On this day in . . .

– 1844, “The influential North American fraternity Delta Kappa Epsilon is founded at Yale University.” . . . Blah, blah, blah. Now if the powers behind trivia promotion would just note the first airing of the Delta, Delta, Delta skit on Saturday Night Live, that’d be a “Greek” date worth remembering.

1868, “Arkansas was re-admitted to the Union.” . . . Hmm, I thought most states were readmitted within a year or two after the Civil War? Was there a dramatic pause with Arkansas, or some condition the state took longer to meet? Did Congress somehow foresee that James Dickey, John Boorman, and Billy Redden were going deliver the state (as well as other hillbilly states) a black eye in the 1970s (via hillbillies alone, not the actual movie/book location)?

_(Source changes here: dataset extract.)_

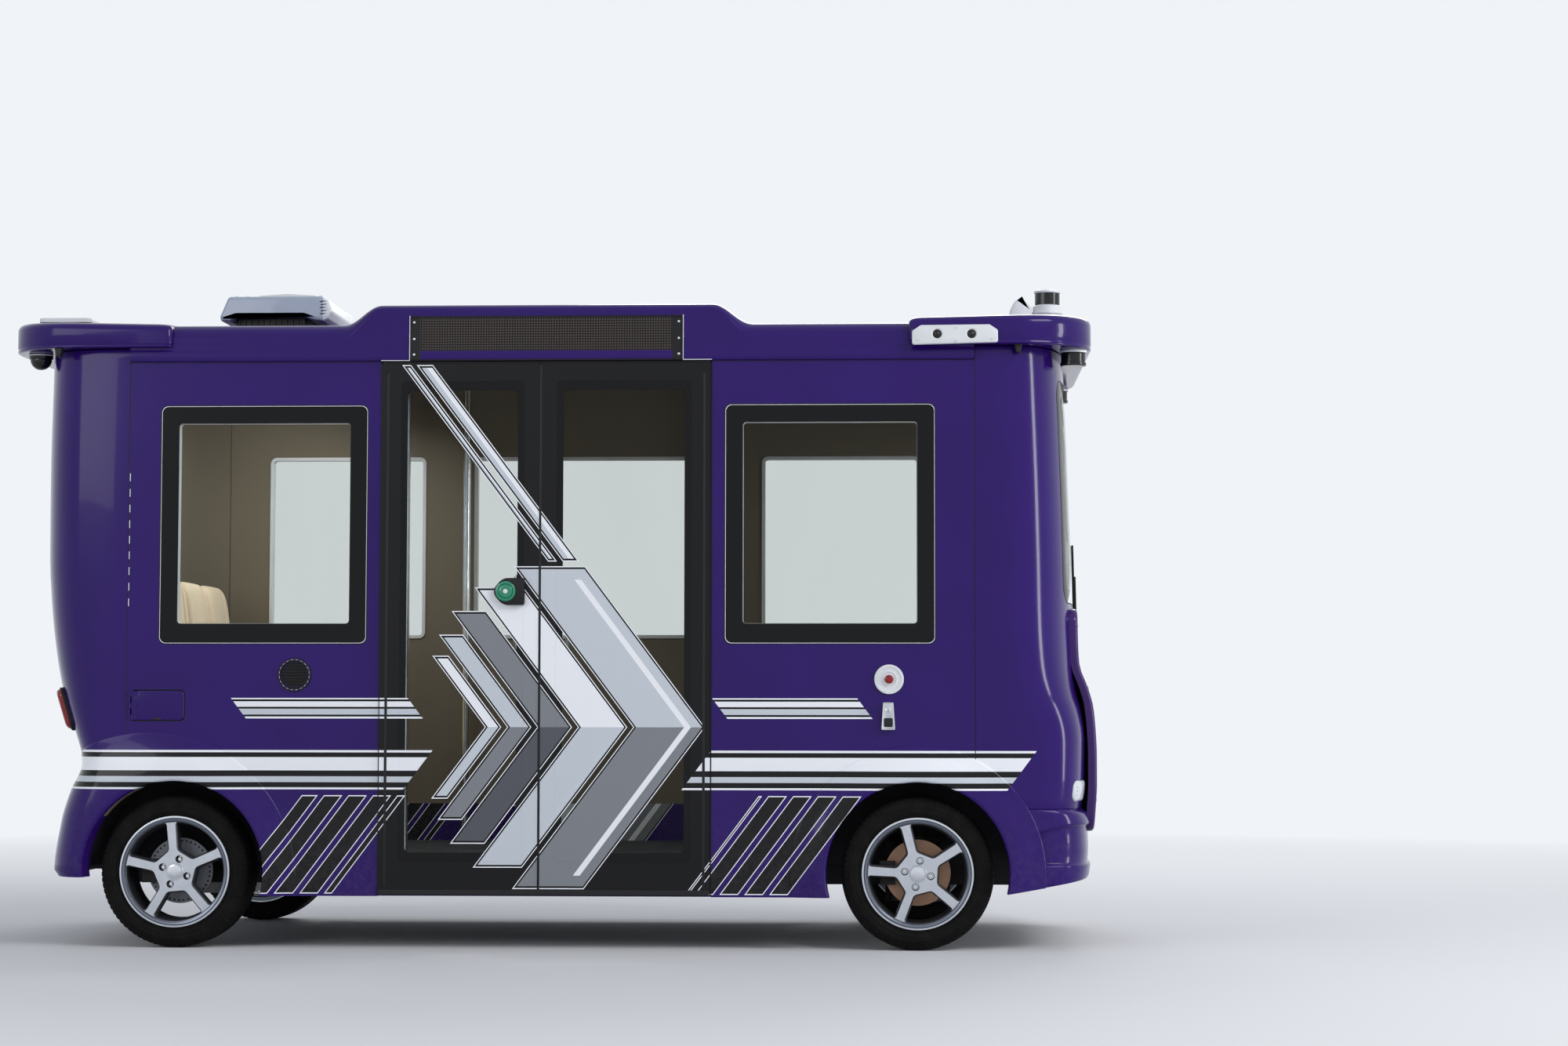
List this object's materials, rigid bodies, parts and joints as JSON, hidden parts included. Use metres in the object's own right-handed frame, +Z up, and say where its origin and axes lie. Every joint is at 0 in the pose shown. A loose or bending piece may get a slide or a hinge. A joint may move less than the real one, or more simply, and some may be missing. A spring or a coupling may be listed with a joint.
{
  "type": "driverless airport passenger bus",
  "caption": "Short driverless passenger bus with flat sides, rounded ends, roof sensors, a double door and steered front wheels.",
  "frame": {"origin": "on the ground in the middle between the axles, which is the middle of the bounding box's base", "axes": "+X to the bus's front, +Y to its left side, away from the door, +Z up"},
  "size_m": [4.224, 1.8946, 2.627],
  "materials": {
    "body_violet": "high gloss violet film over a moulded panel",
    "nose_violet": "high gloss dark violet",
    "frame_black": "satin black",
    "underbody": "matt black coating",
    "battery_case": "satin grey",
    "cast_alloy": "as cast",
    "axle_iron": "dark coated",
    "sign_black": "matt black matrix face",
    "tinted_glass": "tinted, polished",
    "door_black": "gloss black",
    "silver_cover": "satin silver",
    "sensor_white": "satin white",
    "sensor_black": "gloss black",
    "seat_beige": "fine grain beige",
    "pole_steel": "brushed",
    "lamp_clear": "clear lens",
    "lamp_red": "red lens",
    "black_plastic": "fine grain black",
    "latch_chrome": "polished",
    "tyre": "matt black rubber",
    "alloy_wheel": "bright silver lacquer",
    "disc_iron": "light surface rust"
  },
  "bodies": {
    "bus": {"chassis_frame": "frame_black", "crossmembers": "frame_black", "floor_pan": "underbody", "wheel_housings": "underbody", "battery_block": "battery_case", "drive_unit": "cast_alloy", "rear_axle": "axle_iron", "front_axle": "axle_iron", "side_right": "body_violet", "side_left": "body_violet", "front_end": "body_violet", "front_bumper": "body_violet", "rear_end": "body_violet", "rear_skirt": "body_violet", "roof": "body_violet", "roof_caps": "body_violet", "led_sign": "sign_black", "windscreen": "tinted_glass", "rear_window": "tinted_glass", "side_glass": "tinted_glass", "door_leaf_rear": "door_black", "door_leaf_front": "door_black", "door_glass": "tinted_glass", "nose_panel": "nose_violet", "arch_flares": "body_violet", "ac_unit": "silver_cover", "roof_lidar": "sensor_white", "corner_lidars": "sensor_black", "dome_cameras": "sensor_black", "camera_pods": "sensor_white", "seats": "seat_beige", "seat_frames": "seat_beige", "grab_poles": "pole_steel", "headlamps": "lamp_clear", "tail_lamps": "lamp_red", "wiper": "black_plastic", "round_vent": "black_plastic", "stop_button": "sensor_white", "side_latch": "latch_chrome", "door_button": "black_plastic", "charge_inlet": "black_plastic"},
    "knuckle_right": {"knuckle_right": "axle_iron"},
    "knuckle_left": {"knuckle_left": "axle_iron"},
    "charge_flap": {"charge_flap": "body_violet"},
    "wheel_front_right": {"tyre_front_right": "tyre", "rim_front_right": "alloy_wheel", "disc_front_right": "disc_iron"},
    "wheel_front_left": {"tyre_front_left": "tyre", "rim_front_left": "alloy_wheel", "disc_front_left": "disc_iron"},
    "wheel_rear_right": {"tyre_rear_right": "tyre", "rim_rear_right": "alloy_wheel", "disc_rear_right": "disc_iron"},
    "wheel_rear_left": {"tyre_rear_left": "tyre", "rim_rear_left": "alloy_wheel", "disc_rear_left": "disc_iron"}
  },
  "joints": [
    {"name": "steer_right", "type": "hinge", "parent": "bus", "child": "knuckle_right", "pos_m": [1.415, -0.7, 0.289], "axis": [0, 0, 1], "range_deg": [-25, 25]},
    {"name": "steer_left", "type": "hinge", "parent": "bus", "child": "knuckle_left", "pos_m": [1.415, 0.7, 0.289], "axis": [0, 0, 1], "range_deg": [-25, 25]},
    {"name": "spin_front_right", "type": "hinge", "parent": "knuckle_right", "child": "wheel_front_right", "pos_m": [1.415, -0.773, 0.289], "axis": [0, 1, 0], "continuous": true},
    {"name": "spin_front_left", "type": "hinge", "parent": "knuckle_left", "child": "wheel_front_left", "pos_m": [1.415, 0.773, 0.289], "axis": [0, 1, 0], "continuous": true},
    {"name": "spin_rear_right", "type": "hinge", "parent": "bus", "child": "wheel_rear_right", "pos_m": [-1.415, -0.773, 0.289], "axis": [0, 1, 0], "continuous": true},
    {"name": "spin_rear_left", "type": "hinge", "parent": "bus", "child": "wheel_rear_left", "pos_m": [-1.415, 0.773, 0.289], "axis": [0, 1, 0], "continuous": true},
    {"name": "flap_hinge", "type": "hinge", "parent": "bus", "child": "charge_flap", "pos_m": [-1.592, -0.8883, 0.921], "axis": [0, 0, -1], "range_deg": [0, 95]}
  ],
  "couplings": [
    {"joint": "steer_left", "follows": "steer_right", "ratio": 1}
  ]
}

[Update Note: Oops! After a little research, I discovered that Arkansas was readmitted second chronologically (June 1868) of the eleven total – only behind Tennessee (1866). I’ll let my attempt at humor stand as a warning to all would-be trivializers of history.]

“1898, United States Marines land in Cuba during the Spanish American War.” . . . Ah, one of the highlights of what President Roosevelt called a “splendid little war!” Teddy’s ironic little ditty is probably one of the most overused lines in all post-Civil War history textbooks.

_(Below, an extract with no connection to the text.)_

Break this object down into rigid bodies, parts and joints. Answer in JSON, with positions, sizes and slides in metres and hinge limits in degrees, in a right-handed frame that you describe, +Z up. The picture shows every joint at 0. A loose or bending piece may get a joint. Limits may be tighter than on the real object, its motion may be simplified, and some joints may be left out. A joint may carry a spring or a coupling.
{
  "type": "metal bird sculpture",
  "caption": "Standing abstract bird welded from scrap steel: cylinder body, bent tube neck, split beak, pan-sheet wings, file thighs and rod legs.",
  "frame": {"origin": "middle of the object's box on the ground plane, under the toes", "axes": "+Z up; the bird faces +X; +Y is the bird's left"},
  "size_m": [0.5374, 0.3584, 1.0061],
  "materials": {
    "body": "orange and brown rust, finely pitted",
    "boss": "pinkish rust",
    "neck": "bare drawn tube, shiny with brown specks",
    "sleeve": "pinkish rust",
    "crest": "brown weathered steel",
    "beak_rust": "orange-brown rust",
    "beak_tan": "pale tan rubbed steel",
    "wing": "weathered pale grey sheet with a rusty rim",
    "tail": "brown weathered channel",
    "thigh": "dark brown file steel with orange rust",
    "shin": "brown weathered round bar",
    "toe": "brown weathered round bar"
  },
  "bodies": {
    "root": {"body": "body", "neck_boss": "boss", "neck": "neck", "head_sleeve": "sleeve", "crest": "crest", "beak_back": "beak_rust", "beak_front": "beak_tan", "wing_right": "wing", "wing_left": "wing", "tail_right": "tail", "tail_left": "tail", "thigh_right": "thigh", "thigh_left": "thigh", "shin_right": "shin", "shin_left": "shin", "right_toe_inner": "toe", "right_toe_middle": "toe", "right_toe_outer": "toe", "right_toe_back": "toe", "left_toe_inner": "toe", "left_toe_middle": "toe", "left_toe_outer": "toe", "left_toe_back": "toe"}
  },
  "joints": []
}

1938, “Heavyweight boxing champion Joe Louis knocked out Max Schmeling of Germany in the first round of their rematch in New York City’s Yankee Stadium.” . . . This is a shameless plug for my dissertation director, Lewis Erenberg, but if you haven’t read his book on Louis and Schmeling, you’re missing out. [Note: This was unsolicited by him.]

1969, “The Cuyahoga River caught fire, which triggered a crack-down on pollution in the river.” . . . Not to trivialize an un-natural disaster but, to be sure, one good came of this: The Great Lakes Brewing Company later found the event as inspiration for one of my favorite pale ales!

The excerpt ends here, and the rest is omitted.